A few days ago, the Significant Other and myself saw the new movie Lord of War, a thought-provoking drama about the world of illicit arms trading (that’s gunrunning, for you folks who favor more direct language). Through the experience of seeing this movie, we learned two very important things, neither of which has much to do with gunrunning.

The first is that Sean Means, the Salt Lake Tribune film critic who called this well-made, intelligent movie “morally bankrupt” before giving it a rating of “no stars” — a worse rating than he gave The Dukes of Hazzard, by the way — is an idiot.
And the second thing we learned is that most of the other people sharing the theater with us were idiots, too.
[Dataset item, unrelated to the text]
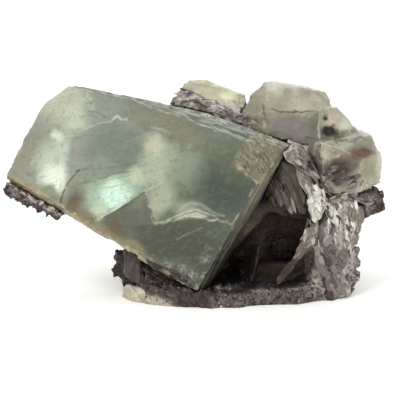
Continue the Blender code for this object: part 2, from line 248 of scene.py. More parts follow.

Take, for example, the parents of the eight-year-old girl who was seated directly behind me. Yes, that’s right, a couple of supposed grown-ups apparently thought that a R-rated film about an amoral, coke-snorting arms dealer and the genuinely reprehensible people who buy his wares — a film that includes, among other things, a close-up of a man’s liquified brains dripping off a broken window — was appropriate viewing for their third-grader. Now, I’m not one of those prudish, “think of the children” types who believes that kids should be shielded from any entertainment stronger than an episode of ALF. My own parents took me to my first R-rated movie when I was about ten or eleven (the Richard Pryor-Gene Wilder comedy Stir Crazy, as I recall), and I turned out just fine. However, I do believe that there are (and should continue to be) movies that are clearly not intended for a young audience. Partly, it’s because these movies often include imagery that young ones might find hard to take (like, say, a man’s brains dripping off a window), but even more important is the fact that grown-up movies often deal with subject matter that is of no interest to children, or that is simply beyond their experience and ability to process. That eight-year-old behind me was bored out of her skull by Lord of War, as evidenced by the way she kept kicking the back of my seat until I was forced to go all gruff and ogre-y on her. Her two older sisters, who looked to be in their early teens, weren’t grooving on it, either, judging from the heavy sighs that kept issuing from their direction. The only things in the movie they seemed to approve of were small children and a pair of hyenas that menace Nicholas Cage at one point, all of which earned an approving, “Oh, cuuu-ute.”

I will give their parents a degree of credit for thinking to go ask the theater manager if they could swap movies — I heard them debating over whether this was possible before they went to ask — but when the answer presumably came back in the negative, they made the worst possible decision and continued to watch Lord of War anyway, white-knuckling it all the way to the miserable end. Me, I would’ve asked for my money back, taken the kids to something they actually wanted to see, and then, if I wanted to finish Lord of War, come back later sans children. Or, if no refund was possible, I would’ve simply eaten the cost of the tickets and gone home, rather than continuing to subject my kids to an inappropriate movie and my fellow audience members to their boredom. But then, I like to think that I am not an idiot.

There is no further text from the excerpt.